Latent interpolation: Encode two images to latents $z_1, z_2$. Generate images at interpolation points $z = (1-\alpha)z_1 + \alpha z_2$ for $\alpha \in \{0, 0.25, 0.5, 0.75, 1\}$. Does interpolation produce meaningful intermediate images?
Guidance scale experiment: Generate the same prompt at $w \in \{1, 3, 7, 12, 20\}$. At what point does quality degrade?
Latent space arithmetic: Can you do "concept algebra" in latent space, similar to word embedding arithmetic? Try encoding images of different objects and doing vector operations.
Compute comparison: Time the forward pass of a U-Net on 512×512×3 vs 64×64×4 inputs. How much faster is latent space?

Key Takeaways

Latent diffusion = VAE compression + diffusion in latent space — 48× fewer values to process
Three frozen components (VAE encoder, VAE decoder, text encoder) + one trained (U-Net)
Cross-attention bridges text semantics to spatial features
The same architecture applies to robot actions: compress observations, denoise action sequences
Stable Diffusion = latent diffusion at scale with CLIP text conditioning

Connection to the Thread

Latent diffusion teaches us that you don't need to work in raw data space — compress first, then generate.
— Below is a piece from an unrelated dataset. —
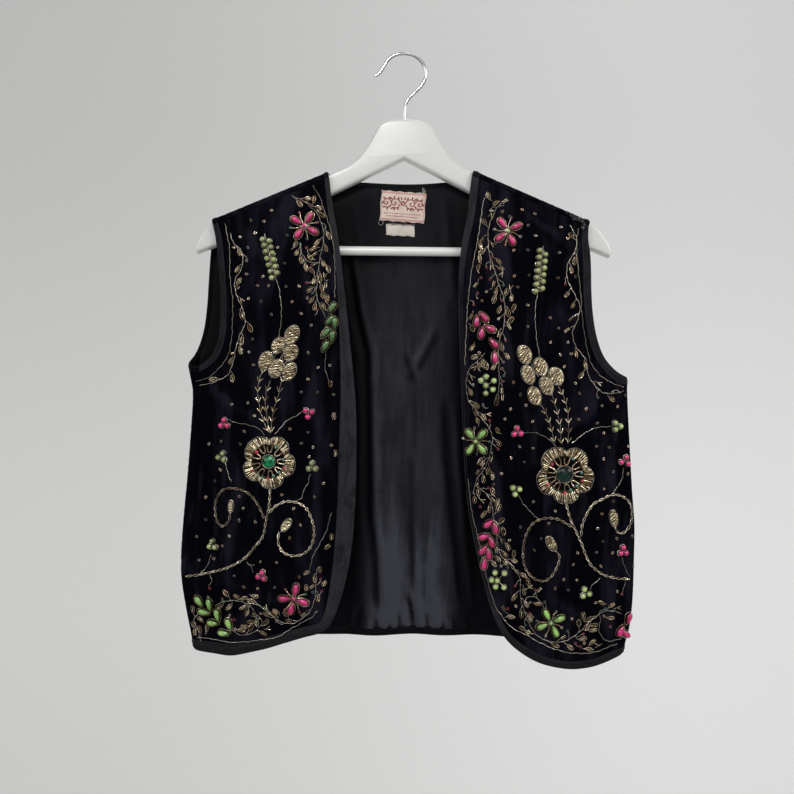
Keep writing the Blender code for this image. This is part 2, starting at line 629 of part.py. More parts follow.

Tomorrow, flow matching provides an even simpler framework: straight-line paths in latent space, no noise schedule, no complicated math. π₀ (Day 96) will use flow matching for robot actions. The progression of generative models mirrors the progression of robot action generation: from explicit (RL) → implicit (diffusion) → elegant (flow matching).